For each Layer 3 packet that Wireguard transports, it generates and sends a single UDP datagram. This is a pattern that will be followed in the UDP implementation of my software. These UDP packets present many of the same challenges as will occur in my software, such as a vulnerability to replay attacks, so the Wireguard implementation overcoming these challenges will be considered throughout. Finally, Wireguard provides an implementation in Go, which will be a useful reference for the Layer 3 networking in Go used in my project.

\subsection{Cloudflare}

Cloudflare is a company that uses a global network of servers to provide a variety of infrastructure products, mostly pertaining to websites and security \citep{cloudflare_cloudflare_nodate}. Two of the products offered by Cloudflare are of particular interest to this project: load balancing and magic WAN.

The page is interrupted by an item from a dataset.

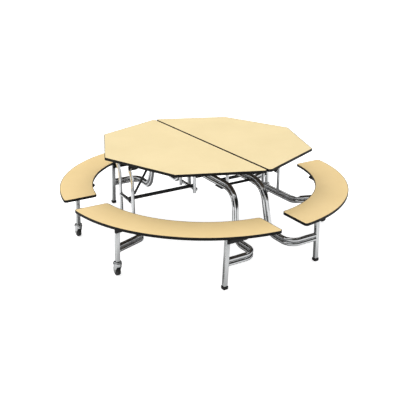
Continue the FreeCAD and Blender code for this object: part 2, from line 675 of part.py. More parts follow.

Cloudflare provides the option to proxy HTTPS traffic via their global network of servers to your origin server. This layer 7 (application layer) proxy operates on the level of proxying HTTP requests themselves, and can take advantage of its knowledge of connections to provide effective load balancing between origin servers. Similarly to my project, Cloudflare can use knowledge of the responsiveness of origin servers to alter the load balancing. This is a similar use case to my proxy, where items (HTTP requests / IP packets) hit one high bandwidth server (one of Cloudflare's edge servers / the remote proxy), and this server decides which path through which to proxy the item (a chosen origin server / which connection to the local proxy).

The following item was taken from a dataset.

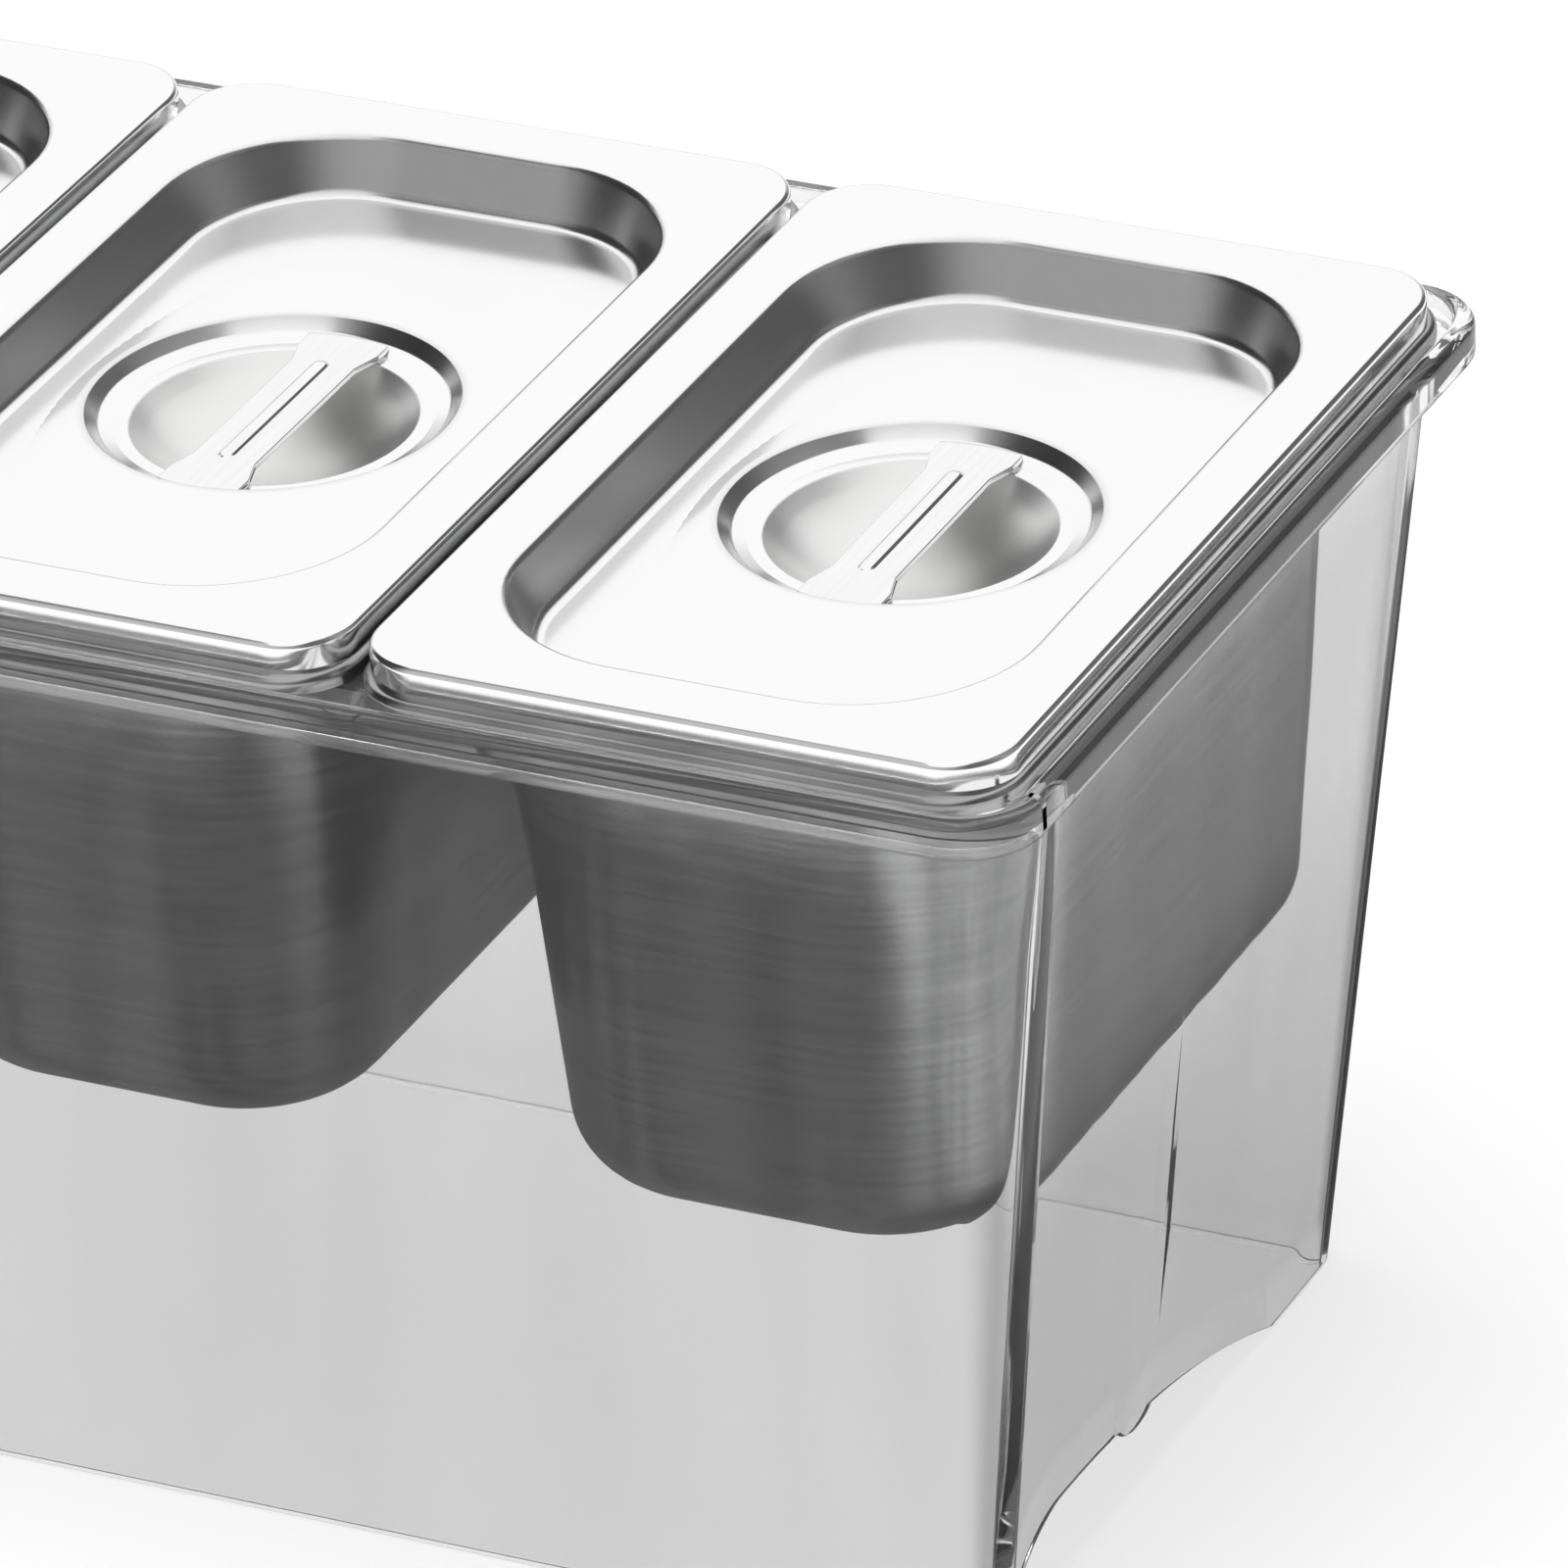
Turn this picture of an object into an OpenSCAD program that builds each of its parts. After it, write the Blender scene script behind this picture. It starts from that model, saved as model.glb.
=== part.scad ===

Unlike Cloudflare load balancing, the proxy presented in this work operates on layer 3. Cloudflare receives a stream of HTTPS requests and forwards each on to a chosen origin server, while my remote proxy receives a stream of IP packets and forwards them via a chosen path to my local proxy. Though these achieve different goals, Cloudflare load balancing provides an example of using a high bandwidth edge server to manage balancing between multiple lower bandwidth endpoints.

The second product of Cloudflare's that shows some similarity to my project is Magic WAN. Cloudflare Magic WAN provides a fully software defined WAN over their global network. That is, their anycast infrastructure will accept traffic to your network at any of the edge servers in their global infrastructure before forwarding it to you. This provides some significant benefits, such as DDoS mitigation and firewalling at a far higher capacity than on your origin servers. When a DDoS attack or connections against firewall policies occur, they are cut off at the Cloudflare edge, without ever reaching the limited bandwidth of your local system.

Magic WAN demonstrates that there can be security benefits to moving your network edge to the cloud. By configuring to block bad traffic at the edge, the limited bandwidth connections at your origin are protected. It further demonstrates that WAN-as-a-Service is possible at a large scale, which is the same class of products as my proxy.

Though neither of these Cloudflare products solve the aims of my proxy, specifically the multipath problem, they show how cloud infrastructure can be leveraged to support the Internet connections of services in different capacities.

\section{Aims}

This project aims to produce proxy software that uses congestion control to manage transporting packets across multiple paths of data flow, including across discrete Internet connections. When combining Internet connections, there are three main measures that one can prioritise: throughput, resilience, and latency. This project aims to improve throughput and resilience at the cost of latency. By using a layer 3 proxy for entire IP packets, connections are combined in a way that is transparent to devices on both sides of the proxy, overcoming the throughput and availability limitations of each individual connection. The basic structure of this proxy system is shown in Figure \ref{fig:proxy-components}.

\begin{figure}
    \centering
    \begin{tikzpicture}
        \draw (0.5, 3.5) node {Local Proxy};
        \draw (0,0.14) rectangle (1,3.14);

        \draw (5.5, 3.5) node {Remote Proxy};
        \draw (5,0.14) rectangle (6,3.14);

        \draw (3, 2.8) node {ISP A};
        \draw [<->] (1, 2.5) -- (5, 2.5);

        \draw (3, 1.8) node {ISP B};
        \draw [<->] (1, 1.5) -- (5, 1.5);

        \draw (3, 0.8) node {ISP C};
        \draw [<->] (1, 0.5) -- (5, 0.5);

        \draw (-1.7, 1.5) node {Client};
        \draw [<->] (-1, 1.5) -- (0, 1.5);

        \draw (7.9, 1.5) node {Internet};
        \draw [<->] (6, 1.5) -- (7, 1.5);
    \end{tikzpicture}
    \caption{The basic components of this proxy.}
    \label{fig:proxy-components}
\end{figure}

The approach presented in this work achieves throughput superior to a single connection by using congestion control to split packets appropriately between each available connection. Further, resilience increases, as a connection loss results in decreased throughout, but does not lose any connection state. Latency, however, increases, as packets must travel via a proxy server. Fortunately, the wide availability of well-peered cloud servers allows for this latency increase to be kept minimal, affecting only the most latency sensitive applications.